Davis pulled the trigger and the gun discharged, firing a bullet that fatally struck Raines in the back of the head. When asked why he was trying to scare Raines, Davis replied that "we were playing and he has done that with me before." According to Davis' witness statement, Raines and Davis had been playing with the gun for two days. Police arrested Davis at the scene, and he was later charged as a juvenile for careless use of a firearm. Davis claims that he didn't know the gun was loaded because after he took the clip out, he thought the gun was "empty."

The gun has a 10-cartridge clip that is inserted into the gun for loading. Because the firing chamber of the gun may also be loaded with one cartridge, the gun has an 11-cartridge capacity. The police recovered the pistol and the clip at the scene of the shooting. Laboratory analysis of the clip revealed that it contained 10 cartridges.

III. STANDARD OF REVIEW

Summary judgment is appropriate where no genuine issue of material fact remains to be decided and the moving party is entitled to judgment as a matter of law. Blakeman v. Mead Containers, 779 F.2d 1146 (6th Cir.1986); Fed.R.Civ.P. 56(c). "Rule 56(c) mandates the entry of summary judgment, after adequate time for discovery and upon motion, against a party who fails to make a showing sufficient to establish the existence of an element essential to that party's case, and on which that party will bear the burden of proof at trial." Celotex Corp. v. Catrett, 477 U.S. 317, 322, 106 S.Ct. 2548, 2552, 91 L.Ed.2d 265 (1986). In applying this standard, the Court must view all materials offered in support of a motion for summary judgment, as well as all pleadings, depositions, answers to interrogatories, and admissions properly on file in the light most favorable to the party opposing the motion. Anderson v. Liberty Lobby, 477 U.S. 242, 106 S.Ct. 2505, 91 L.Ed.2d 202 (1986); United States v. Diebold, 369 U.S. 654, 82 S.Ct. 993, 8 L.Ed.2d 176 (1962); Cook v. Providence Hosp., 820 F.2d 176, 179 (6th Cir.1987); Smith v. Hudson, 600 F.2d 60 (6th Cir.1979), cert. dismissed, 444 U.S. 986, 100 S.Ct. 495, 62 L.Ed.2d 415 (1979). In deciding a motion for summary judgment, the Court must consider "whether the evidence presents a sufficient disagreement to require submission to a jury or whether it is so one-sided that one party must prevail as a matter of law." Anderson, 477 U.S. at 251-52, 106 S.Ct. at 2512. Although summary judgment is disfavored, this motion may be granted when the trial would merely result in delay and unneeded expense. Poller v. Columbia Broadcasting Systems, Inc., 368 U.S. 464, 473, 82 S.Ct. 486, 491, 7 L.Ed.2d 458 (1962); A.I. Root Co. v. Computer/Dynamics, Ind., 806 F.2d 673, 675 (6th Cir.1986). Where the non-moving party has failed to present evidence on an essential element of its case, it has failed to meet its burden and all other factual disputes are irrelevant; thus, summary judgment is appropriate. Celotex, 477 U.S. at 322-23, 106 S.Ct. at 2552-53; Matsushita Electric Industrial Co. v. Zenith Radio Corp., 475 U.S. 574, 586, 106 S.Ct. 1348, 1355-56, 89 L.Ed.2d 538 (1986) ("When the moving party has carried its burden under Rule 56(c), its opponent must do more than simply show that there is some metaphysical doubt as to the material facts." (footnote omitted)).
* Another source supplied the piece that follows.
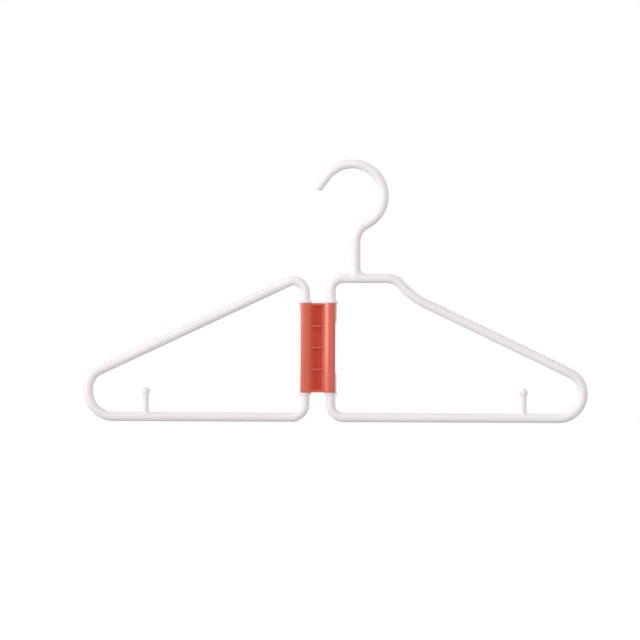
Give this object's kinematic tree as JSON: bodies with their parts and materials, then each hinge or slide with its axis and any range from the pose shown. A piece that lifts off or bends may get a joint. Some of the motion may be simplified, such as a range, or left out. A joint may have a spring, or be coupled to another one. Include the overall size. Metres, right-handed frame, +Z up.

IV. THE PARTIES' CONTENTIONS

Plaintiff filed this products liability suit against defendant under theories of negligence and breach of warranty. Plaintiff argues that defendant's gun was defective because it lacked a magazine or clip disconnect safety device that would render the gun incapable of being fired after the clip has been removed.
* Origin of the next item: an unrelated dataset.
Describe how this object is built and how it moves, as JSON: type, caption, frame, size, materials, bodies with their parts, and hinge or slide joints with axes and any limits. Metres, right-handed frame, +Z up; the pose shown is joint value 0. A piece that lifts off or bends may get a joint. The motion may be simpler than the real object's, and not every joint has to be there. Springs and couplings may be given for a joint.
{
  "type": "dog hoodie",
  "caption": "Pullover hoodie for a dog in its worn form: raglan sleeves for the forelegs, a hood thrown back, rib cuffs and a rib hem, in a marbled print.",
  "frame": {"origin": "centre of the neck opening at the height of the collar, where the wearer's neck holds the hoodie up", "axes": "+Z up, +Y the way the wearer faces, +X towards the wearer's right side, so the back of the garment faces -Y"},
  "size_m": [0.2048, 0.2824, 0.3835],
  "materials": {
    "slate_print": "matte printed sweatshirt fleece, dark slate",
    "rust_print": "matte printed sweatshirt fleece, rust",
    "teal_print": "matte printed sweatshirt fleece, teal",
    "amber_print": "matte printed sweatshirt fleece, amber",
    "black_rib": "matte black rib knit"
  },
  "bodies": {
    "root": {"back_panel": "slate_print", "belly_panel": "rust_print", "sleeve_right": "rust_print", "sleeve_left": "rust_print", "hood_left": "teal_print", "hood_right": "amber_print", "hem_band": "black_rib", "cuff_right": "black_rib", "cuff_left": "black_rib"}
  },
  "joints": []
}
Defendant argues that the open and obvious rule obviates any duty that defendant owed to plaintiff. Defendant also argues that the gun lacked a defect. Lastly, defendant argues that there is no causal link between the design and manufacture of the gun and Raines' death. Because the Court finds that Michigan's open and obvious rule is a defense to this action and that defendant's actions did not proximately cause plaintiff's alleged injuries, the Court need not consider defendant's other claim.

V. ANALYSIS
A. Applicable State Law

"Actionable negligence presupposes the existence of a legal relationship — in other words, a duty." Clark v. Dalman, 379 Mich. 251, 150 N.W.2d 755 (1967). Such is true in products liability actions. Glittenberg v. Doughboy Recreational Industries, Inc., 436 Mich. 673, 462 N.W.2d 348 (1990). A prima facie case in a products liability action requires the plaintiff to demonstrate that the defendant manufacturer owed the plaintiff a duty of care. The question of whether a duty exists is a legal question to be decided by the court. Glittenberg, 436 Mich. at 682-83, 462 N.W.2d 348 (quoting Smith v. Allendale Mutual Ins. Co., 410 Mich. 685, 713-15, 303 N.W.2d 702 (1981)). In some states, an open and obvious danger associated with the use of a product may obviate the manufacturer's tort duty to warn and/or protect.